- Abdan Location within Iran
- Coordinates: 28°04′46″N 51°46′10″E﻿ / ﻿28.07944°N 51.76944°E
- Country: Iran
- Province: Bushehr
- County: Deyr
- District: Abdan
- Established as a city: 2000

Population (2016)
- • Total: 6,827
- Time zone: UTC+3:30 (IRST)

= Abdan =

City in Bushehr province, Iran

Abdan (آبدان) (Note: Also romanized as Ābdān; also known as Abdoon, Ābdūn, and Au Dan) is a city in, and the capital of, Abdan District in Deyr County, Bushehr province, Iran. It also serves as the administrative center for Abdan Rural District.
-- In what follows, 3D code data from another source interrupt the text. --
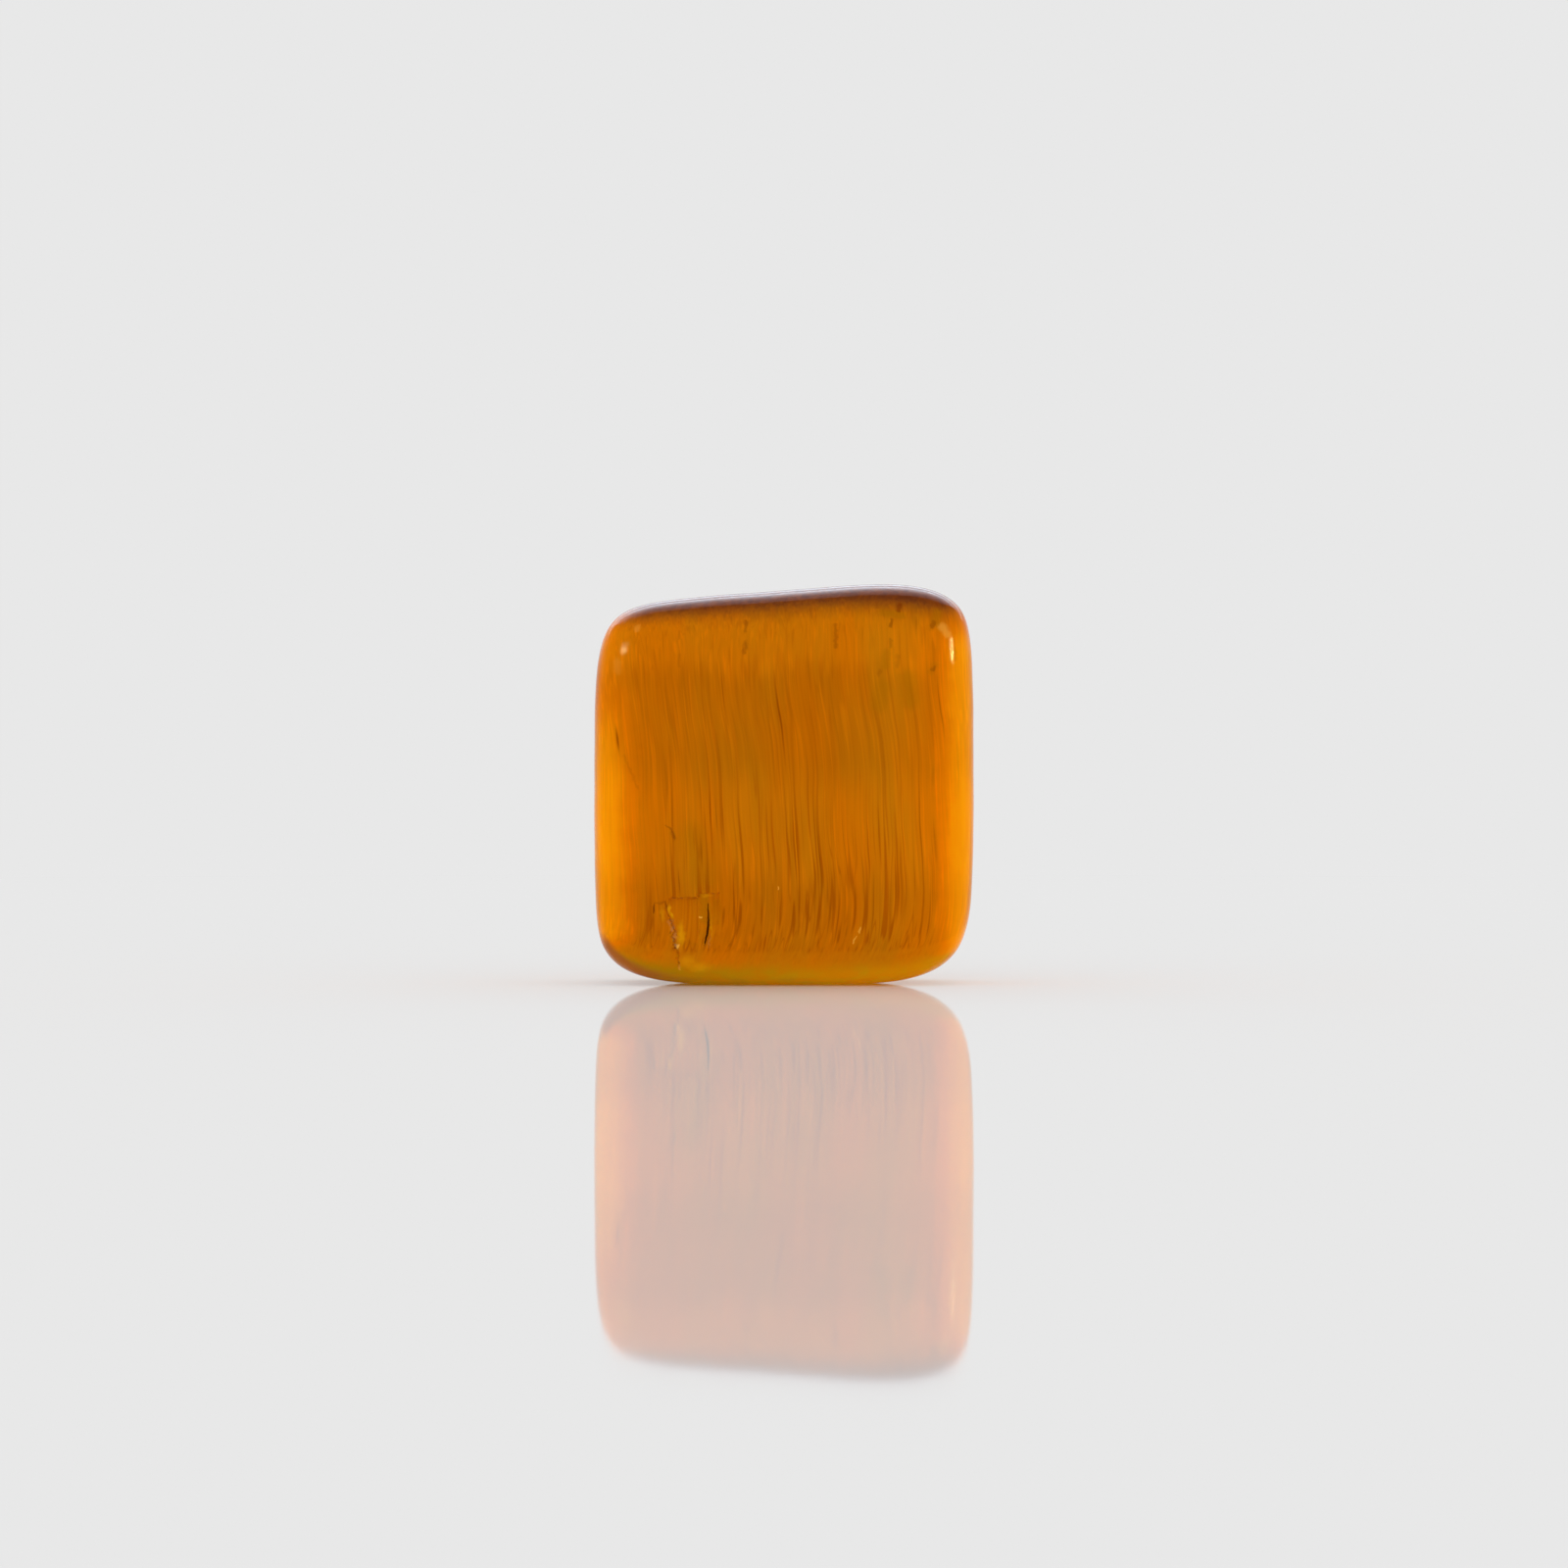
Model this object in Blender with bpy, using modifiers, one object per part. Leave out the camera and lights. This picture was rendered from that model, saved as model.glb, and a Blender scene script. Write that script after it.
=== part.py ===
"""A tumbled tile of tiger's eye, standing on its lower edge.

Metres, +Z up. The broad polished face looks along -Y, and the origin is the middle of the
footprint. The stone grew and was polished as one piece, so it is one object: a coarse cage,
subdivided into the soft form that tumbling leaves, with a small flat at its foot and a
shallow chip low on the left of its face.
"""

import bmesh
import bpy
from mathutils import Vector

MM = 0.001
X, Y, Z = range(3)

# The cage, which subdivision draws in to a stone 20.0 wide, 21.0 high and 9.6 thick
CAGE_WIDTH = 20.15 * MM
CAGE_HEIGHT = 21.55 * MM
CAGE_THICKNESS = 9.4 * MM

# How far the rounding of the sides, the top and the foot reaches in over the face
ROUND_LEFT = 2.6 * MM
ROUND_RIGHT = 3.5 * MM
ROUND_TOP = 3.15 * MM
ROUND_FOOT = 3.25 * MM

# The upper edge climbs from left to right, and is highest just short of the right corner
TOP_LEFT_DROP = 1.1 * MM
TOP_MIDDLE_DROP = 0.65 * MM

# How far tumbling has worn each corner of the outline towards the middle, along X and Z
WORN_TOP_LEFT = (0.75 * MM, 0.95 * MM)
WORN_TOP_RIGHT = (0.65 * MM, 0.95 * MM)
WORN_FOOT_LEFT = (0.55 * MM, 1.8 * MM)
WORN_FOOT_RIGHT = (1.15 * MM, 1.5 * MM)

# The rims of the face and the back are worn more than the sides between them. The face is
# crowned and its rim is worn back, more so at its corners, and the back is flat.
RIM_WEAR = 0.25 * MM
FACE_CROWN = 0.45 * MM
FACE_RIM_WEAR = 0.45 * MM
FACE_CORNER_WEAR = 0.8 * MM
FOOT_WEAR = 0.08 * MM

# The chip broke off in two flakes: the left and right edge of each, its ledge and its depth
CHIP_FLAKES = (
    (-6.0 * MM, -4.4 * MM, 4.5 * MM, 0.35 * MM),
    (-4.5 * MM, -3.5 * MM, 4.8 * MM, 0.28 * MM),
)
CHIP_FOOT = 0.9 * MM
CUTTER_REACH = 2.0 * MM

SUBDIVISIONS = 3
STONE_COLOR = (0.50, 0.16, 0.004, 1.0)
STONE_ROUGHNESS = 0.15


def clear_scene():
    for thing in list(bpy.data.objects):
        bpy.data.objects.remove(thing)


def new_collection(name):
    collection = bpy.data.collections.new(name)
    bpy.context.scene.collection.children.link(collection)
    return collection


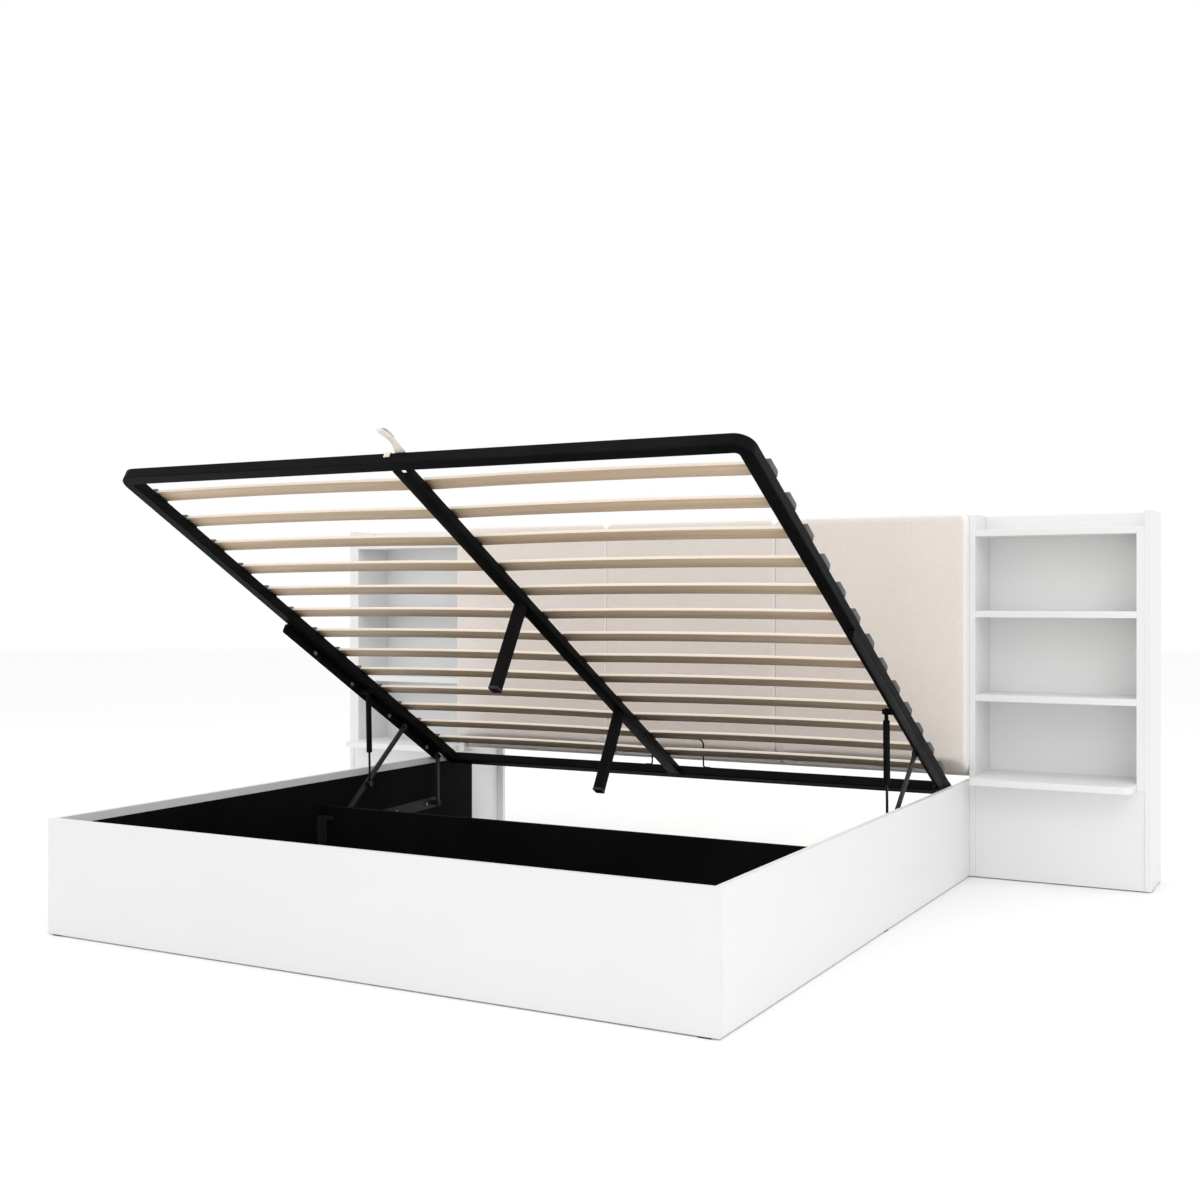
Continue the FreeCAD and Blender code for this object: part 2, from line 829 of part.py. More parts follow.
def along_strut(radius, start, length):
    """A round piece of the strut, which runs along Y from its upper eye."""
    return Part.makeCylinder(radius, length, Vector(strut_centre, start, 0), Vector(0, 1, 0))


def strut_eye(place):
    half = strut_eye_thickness / 2
    return disc(strut_eye_radius, (strut_centre - half, strut_centre + half), (place, 0))


def make_strut_cylinder():
    body = along_strut(strut_radius, strut_body_start, strut_body_length)
    rims = [edge for edge in body.Edges if edge.Closed]
    body = body.makeChamfer(strut_rim, rims)
    neck = along_strut(strut_neck_radius, 0, strut_body_start)
    body = body.fuse([neck, strut_eye(0)])
    half = strut_eye_thickness / 2 + overrun
    hole = disc(pin_radius + play, (strut_centre - half, strut_centre + half), (0, 0))
    end = strut_body_start + strut_body_length
    bore = along_strut(strut_rod_radius + play, end - strut_bore_depth, strut_bore_depth + overrun)
    return body.cut([hole, bore])


def make_strut_rod():
    """The rod, its socket and lower eye, with the stud that faces the long link."""
    start = strut_body_start + strut_body_length - strut_rod_engaged
    rod = along_strut(strut_rod_radius, start, strut_length - start)
    socket = along_strut(strut_neck_radius, strut_length - strut_socket_length, strut_socket_length)
    stud_start = strut_centre + strut_eye_thickness / 2
    stud = disc(pin_radius, (stud_start, link_inner - play), (strut_length, 0))
    return rod.fuse([socket, strut_eye(strut_length), stud])


def make_bolts():
    """Bolt heads on the inner faces of the upper bars and the base bars."""
    upper = []
    for share in upper_bolt_shares:
        place = (bar_front + share * bar_length, -bolt_drop)
        bolt = nut(bolt_radius, (bar_inner - bolt_height, bar_inner), place)
        upper += [bolt, mirrored(bolt)]
    save("upper_bar_bolts", raised(group(upper)))
    length, angle = measure(link_pivot, post_pivot)
    base = []
    for share in base_bolt_shares:
        place = polar(link_pivot, share * length, angle)
        bolt = nut(bolt_radius, (base_inner - bolt_height, base_inner), place)
        base += [bolt, mirrored(bolt)]
    save("base_bar_bolts", group(base))


def make_mechanism():
    save_pair("base_bar", make_base_bar())
    save_pair("upper_bar", raised(make_upper_bar()))
    save_pair("short_link", turned(make_short_link(), short_link_angle, post_pivot))
    save_pair("long_link", turned(make_long_link(), long_link_angle, link_pivot))
    save_pair("strut_cylinder", turned(make_strut_cylinder(), strut_angle, strut_head))
    save_pair("strut_rod", turned(make_strut_rod(), strut_angle, strut_head))
    make_bolts()


os.makedirs("parts", exist_ok=True)
make_box()
make_headboard()
make_shelf_units()
make_platform_tubes()
make_slats()
make_support_legs()
make_mattress_stop()
make_pull_strap()
make_mechanism()
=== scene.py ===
"""Storage bed with a raised slatted platform, a padded headboard and two open shelf units.

Metres. X runs along the width, the foot of the bed faces -Y, and the floor is z = 0.
"""
import json
import math

import bmesh
import bpy
from mathutils import Matrix, Vector, noise


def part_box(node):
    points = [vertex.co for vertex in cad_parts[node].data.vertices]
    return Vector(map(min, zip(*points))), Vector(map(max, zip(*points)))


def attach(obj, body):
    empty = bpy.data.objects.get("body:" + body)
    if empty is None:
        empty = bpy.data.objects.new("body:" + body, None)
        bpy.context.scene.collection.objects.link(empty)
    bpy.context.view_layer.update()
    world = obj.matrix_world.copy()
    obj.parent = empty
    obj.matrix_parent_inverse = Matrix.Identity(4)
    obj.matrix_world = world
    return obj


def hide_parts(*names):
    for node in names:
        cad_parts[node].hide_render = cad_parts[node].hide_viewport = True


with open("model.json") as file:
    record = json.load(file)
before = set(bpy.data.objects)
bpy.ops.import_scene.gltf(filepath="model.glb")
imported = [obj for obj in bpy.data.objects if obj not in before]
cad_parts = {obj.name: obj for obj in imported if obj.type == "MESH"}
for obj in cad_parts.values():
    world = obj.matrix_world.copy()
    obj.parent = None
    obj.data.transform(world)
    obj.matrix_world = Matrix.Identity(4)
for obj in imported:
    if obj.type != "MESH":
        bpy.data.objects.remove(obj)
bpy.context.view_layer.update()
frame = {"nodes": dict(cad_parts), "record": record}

# The platform is raised by this angle, and its front top edge lies here
platform_tilt = math.radians(30.2)
platform_front = Vector((0.0, -0.9152, 1.3116))

# The three padded panels
pad_voxel = 0.008
pad_corner = 0.022
pad_corner_steps = 6
pad_crown_steps = 14
pad_crown_reach = 0.014
pad_crown_power = 1.1
pad_crown_start = 0.93
pad_corner_growth = 0.2
pad_toe_depth = 0.05
pad_toe_slope = 1.7
pad_undersize = 0.0002
pad_swell_limit = 0.007
pad_held = 0.006
pad_pressure = 4.0
pad_frames = 20
pad_dimple = 0.0005
pad_dimple_scale = 9
pad_dimple_shift = 3.1
pad_cloth_mass = 0.3
pad_stiffness = 12
pad_bending = 0.4

# Sizes on the platform, in millimetres: across it, along it from its front edge, and above its top
tube_width = 37.6
tube_bottom = -33.0
head_start = 1942.4
beam_half = 22.0
beam_height = 24.0
beam_sheet = 2.0
beam_slot = (-9.0, 20.0)
beam_slot_length = 9.0
slat_first = 133.0
slat_pitch = 140.5
slat_count = 13
slat_width = 46.0
slat_bottom = 4.0
slat_top = 13.5
slat_bow = 5.0
slat_inner = 2.5
slat_outer = 982.0
slat_stations = 16
riser_half = 9.0
riser_inset = 6.0
web_half = 2.2
cap_inner = 964.6
cap_wall = 6.0
cap_top = 17.5
cap_slope = 4.0
cap_clearance = 0.4
cap_clearance_above = 0.6
leg_places = (732.6, 1451.34)
leg_bottom = -318.0
foot_half = 15.6
foot_height = 9.0
platform_half_width = 990.6
bar_inner = 974.6
bar_sheet = 3.0
bar_front = 855.0
bar_rear = 1880.0
bar_bottom = -67.5
bar_shoulder = 12.0
bar_nose = 5.0
post_seat = (1858.5, -58.2)
link_seat = (1606.0, -55.7)
strut_seat = (1327.5, -51.0)
pin_radius = 5.0
pin_head = 8.0
pin_boss = 9.0
post_pin_end = 966.0
post_head_end = 961.0
strut_boss_end = 959.6
strut_pin_end = 947.0
strut_head_end = 942.0
bolt_places = (1037.45, 1270.125, 1522.275, 1795.95)
bolt_level = -49.0
bolt_radius = 6.0
bolt_height = 4.0
washer_radius = 8.5
washer_height = 1.2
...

The village of Abdan was converted to a city in 2000.

==Demographics==
=== Language ===
Linguistic composition of the city consists of Persian dialects Bardesuni and Koroshi.

===Population===
At the time of the 2006 National Census, the city's population was 6,058 in 1,224 households, when it was in the Central District. The following census in 2011 counted 6,211 people in 1,477 households. The 2016 census measured the population of the city as 6,827 people in 1,819 households, by which time the city had been separated from the district in the formation of Abdan District.

== Notable people ==
Iranian cleric Abdullah Hajiani is from here.